=== COLLECTED MATERIAL ===
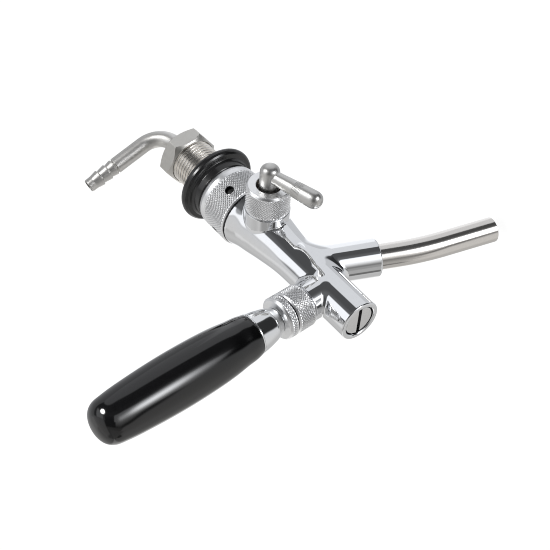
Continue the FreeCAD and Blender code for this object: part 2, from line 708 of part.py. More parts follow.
def make_ball_holders():
    """Seat under the ball, friction washer over it and the bonnet nut that holds both."""
    outer, seat_hole, seat_top = 6.65, 4.7, 17.0
    turned("ball_seat", LEVER, [
        (seat_hole, 12.55), (outer, 12.55), (outer, seat_top),
        (chord(socket, seat_top - ball_up), seat_top),
        (seat_hole, ball_up - chord(socket, seat_hole), 0, ball_up, False)])
    washer_hole, washer_low = 4.9, 19.0
    turned("friction_washer", LEVER, [
        (washer_hole, ball_up + chord(socket, washer_hole)),
        (chord(socket, washer_low - ball_up), washer_low, 0, ball_up, False),
        (outer, washer_low), (outer, 21.95), (washer_hole, 21.95)])
    rad, low = size.bonnet_rad, size.bonnet_low
    turned("bonnet_nut", LEVER, [
        (8.65, low), (rad - 0.5, low), (rad, low + 0.5), (rad, size.bonnet_rim), (9.5, 24.5),
        (6.05, 24.5), (5.1, 22.0), (8.65, 22.0)])


def make_lock_ring():
    """Its hollow underside is a sphere about the ball, to clear the bonnet as it tilts."""
    hollow, roof, mouth, rad = 12.0, 27.8, 9.75, size.bonnet_rad
    turned("handle_lock_ring", LEVER, [
        (stud_hole, roof), (chord(hollow, roof - ball_up), roof),
        (mouth, ball_up + chord(hollow, mouth), 0, ball_up, False), (rad, 25.25),
        (rad, 28.5), (9.85, 28.95), (9.3, 29.2), (6.2, 30.1), (stud_hole, 30.1)])


def make_handle():
    """Flared ferrule, insert on the stud and grip."""
    turned("handle_ferrule", LEVER, [
        (stud_hole, 30.15), (6.2, 30.15), (6.35, 31.0), (7.15, 32.8), (7.8, 34.2),
        (8.4, 36.4), (8.9, 38.7), (9.35, 41.4), (9.75, 44.3), (5.2, 44.3), (5.2, 40.0),
        (stud_hole, 38.0)])
    turned("handle_insert", LEVER, [
        (stud_hole, 40.3), (5.0, 40.3), (5.0, 66.0), (0, 66.0), (0, 65.0),
        (stud_hole, 65.0)])
    low, top = size.grip_low, size.grip_top
    turned("handle_grip", LEVER, [
        (5.05, low), (9.6, low), (9.85, low + 0.25), (10.3, low + 2.2), (10.8, 52.0),
        (11.4, 56.5), (12.0, 64.0), (12.35, 73.0), (12.45, 81.0), (12.35, 89.0),
        (12.05, 97.0), (11.6, 105.0), (11.05, 112.0), (10.5, 116.5), (9.7, top - 4.6),
        (8.5, top - 2.7), (6.6, top - 1.2), (4.0, top - 0.3), (0, top), (0, 66.1),
        (5.05, 66.1)])


# ---------------------------------------------------------------- spout
def make_spout():
    """Tube out of the spout boss with a slight bend towards upright, and its seal."""
    tube = new_body("spout_tube")
    lean = math.radians(size.spout_lean.value)
    bend = math.radians(SPOUT_BEND_ANGLE)
    before, after = spout_direction(lean), spout_direction(lean - bend)
    start, bend_in = spout_point(SPOUT_TUBE_START), spout_point(SPOUT_BEND_START)
    bend_out = bend_in + (before + after) * (SPOUT_BEND_RAD * math.tan(bend / 2))
    end = bend_out + after * SPOUT_END_LENGTH
    centre = bend_in + Vector(-before.y, before.x, 0) * SPOUT_BEND_RAD
    places = [(p.x, p.y) for p in (start, bend_in, centre, bend_out, end)]
    frame = Placement(Vector(0, start.x, start.y), SPOUT[0])
    for name, radius, cut in (("Outside", size.spout_rad, False),
                              ("Inside", size.spout_bore, True)):
        path = bent_path(tube, name + "Path", *places)
        section = circle(new_sketch(tube, name + "Section", "XY_Plane", frame), 0, 0, radius)
        sweep(tube, name, section, path, cut)
    ring("spout_seal", SPOUT, major=5.15, minor=0.8, along=21.0)


# ---------------------------------------------------------------- build, check and export
for make in (
        make_shank, make_wall_washer, make_inlet_seal, make_coupling_collar, make_tail_nut,
        make_tail_seal, make_elbow_tail, make_tap_body, make_front_plug, make_plunger,
        make_seat_washer, make_compensator_cone, make_flow_spindle, make_flow_gland,
        make_flow_lever, make_lever_stem, make_ball_holders, make_lock_ring, make_handle,
        make_spout):
    make()
doc.recompute()

failed = [obj.Label for obj in doc.Objects
          if any(word in obj.State for word in ("Invalid", "Error"))]
if failed:
    raise RuntimeError("failed: " + ", ".join(failed))
for node in nodes:
    shape = node.Shape
    if shape.isNull() or not shape.isValid() or shape.Volume <= 0:
        raise RuntimeError("bad shape: " + node.Label)

os.makedirs("parts", exist_ok=True)
for node in nodes:
    node.Shape.exportStep("parts/%s.step" % node.Label)
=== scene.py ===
import json
import math
import bmesh
import bpy
import numpy as np
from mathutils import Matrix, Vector

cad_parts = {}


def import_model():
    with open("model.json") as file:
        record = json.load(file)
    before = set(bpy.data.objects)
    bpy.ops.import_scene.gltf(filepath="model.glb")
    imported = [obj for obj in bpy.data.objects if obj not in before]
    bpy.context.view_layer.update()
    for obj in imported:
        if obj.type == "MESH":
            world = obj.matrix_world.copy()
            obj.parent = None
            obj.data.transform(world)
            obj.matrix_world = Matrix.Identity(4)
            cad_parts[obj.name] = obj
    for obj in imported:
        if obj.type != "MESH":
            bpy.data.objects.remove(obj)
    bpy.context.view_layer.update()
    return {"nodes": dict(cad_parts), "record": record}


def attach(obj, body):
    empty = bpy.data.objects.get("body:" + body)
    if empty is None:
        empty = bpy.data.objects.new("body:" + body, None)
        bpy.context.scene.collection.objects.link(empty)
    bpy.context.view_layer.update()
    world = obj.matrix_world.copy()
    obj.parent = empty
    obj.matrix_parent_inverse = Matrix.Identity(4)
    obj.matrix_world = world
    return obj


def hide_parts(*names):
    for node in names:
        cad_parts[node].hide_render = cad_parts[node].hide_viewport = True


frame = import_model()
MM = 0.001
TAU = 2 * math.pi


# ---------------------------------------------------------------- mesh helpers
def unit(v):
    v = np.asarray(v, float)
    return v / np.linalg.norm(v)


class Line:
    """A straight axis: origin o, direction a, and u the direction of angle zero."""
    def __init__(self, o, a, u):
        self.o, self.a = np.asarray(o, float), unit(a)
        self.u = unit(np.asarray(u, float) - np.dot(u, self.a) * self.a)
        self.v = np.cross(self.a, self.u)

    def at(self, s):
        return self.o + self.a * s, self.u, self.v, self.a


class Path:
    """A planar path of straight runs and arcs: start point, start direction, plane normal, [(length) or (radius, angle)]."""
    def __init__(self, o, d, n, runs, s0=0.0):
        self.n = unit(n)
        self.runs = []
        p, d, s = np.asarray(o, float), unit(d), s0
        for run in runs:
            if len(run) == 1:
                self.runs.append((s, s + run[0], p, d, None, None))
                p, s = p + d * run[0], s + run[0]
            else:
                rad, ang = run
                side = np.cross(self.n, d) * math.copysign(1, ang)
                c = p + side * rad
                self.runs.append((s, s + rad * abs(ang), p, d, c, (rad, ang)))
                ca, sa = math.cos(ang), math.sin(ang)
                q = p - c
                p = c + q * ca + np.cross(self.n, q) * sa
                d = d * ca + np.cross(self.n, d) * sa
                s = s + rad * abs(ang)

    def at(self, s):
        for k, (a, b, p, d, c, arc) in enumerate(self.runs):
            if s <= b or k == len(self.runs) - 1:
                break
        if arc is None:
            q, t = p + d * (s - a), d
        else:
            ang = (s - a) / arc[0] * math.copysign(1, arc[1])
            ca, sa = math.cos(ang), math.sin(ang)
            w = p - c
            q = c + w * ca + np.cross(self.n, w) * sa
            t = d * ca + np.cross(self.n, d) * sa
        return q, self.n, np.cross(t, self.n), t


def spline(pts, step):
    """Points of a natural cubic spline through pts, about step apart."""
    p = np.asarray(pts, float)
    t = np.concatenate([[0], np.cumsum(np.linalg.norm(np.diff(p, axis=0), axis=1))])
    n, h = len(t), np.diff(t)
    A, B = np.zeros((n, n)), np.zeros((n, p.shape[1]))
    A[0, 0] = A[-1, -1] = 1
    for i in range(1, n - 1):
        A[i, i - 1], A[i, i], A[i, i + 1] = h[i - 1], 2 * (h[i - 1] + h[i]), h[i]
        B[i] = 6 * ((p[i + 1] - p[i]) / h[i] - (p[i] - p[i - 1]) / h[i - 1])
    m = np.linalg.solve(A, B)
    out = []
    for i in range(n - 1):
        k = max(2, int(math.ceil(h[i] / step)))
        for q in range(k):
            x = h[i] * q / k
            a, b = (h[i] - x), x
            out.append(m[i] * a ** 3 / (6 * h[i]) + m[i + 1] * b ** 3 / (6 * h[i])
                       + (p[i] / h[i] - m[i] * h[i] / 6) * a + (p[i + 1] / h[i] - m[i + 1] * h[i] / 6) * b)
    out.append(p[-1])
    return np.array(out)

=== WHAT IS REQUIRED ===
Go through the material above and output exactly the lines from the one containing "check and export" through the one containing "obj.data.transform(world)".

=== WRITTEN RESPONSE ===
# ---------------------------------------------------------------- build, check and export
for make in (
        make_shank, make_wall_washer, make_inlet_seal, make_coupling_collar, make_tail_nut,
        make_tail_seal, make_elbow_tail, make_tap_body, make_front_plug, make_plunger,
        make_seat_washer, make_compensator_cone, make_flow_spindle, make_flow_gland,
        make_flow_lever, make_lever_stem, make_ball_holders, make_lock_ring, make_handle,
        make_spout):
    make()
doc.recompute()

failed = [obj.Label for obj in doc.Objects
          if any(word in obj.State for word in ("Invalid", "Error"))]
if failed:
    raise RuntimeError("failed: " + ", ".join(failed))
for node in nodes:
    shape = node.Shape
    if shape.isNull() or not shape.isValid() or shape.Volume <= 0:
        raise RuntimeError("bad shape: " + node.Label)

os.makedirs("parts", exist_ok=True)
for node in nodes:
    node.Shape.exportStep("parts/%s.step" % node.Label)
=== scene.py ===
import json
import math
import bmesh
import bpy
import numpy as np
from mathutils import Matrix, Vector

cad_parts = {}


def import_model():
    with open("model.json") as file:
        record = json.load(file)
    before = set(bpy.data.objects)
    bpy.ops.import_scene.gltf(filepath="model.glb")
    imported = [obj for obj in bpy.data.objects if obj not in before]
    bpy.context.view_layer.update()
    for obj in imported:
        if obj.type == "MESH":
            world = obj.matrix_world.copy()
            obj.parent = None
            obj.data.transform(world)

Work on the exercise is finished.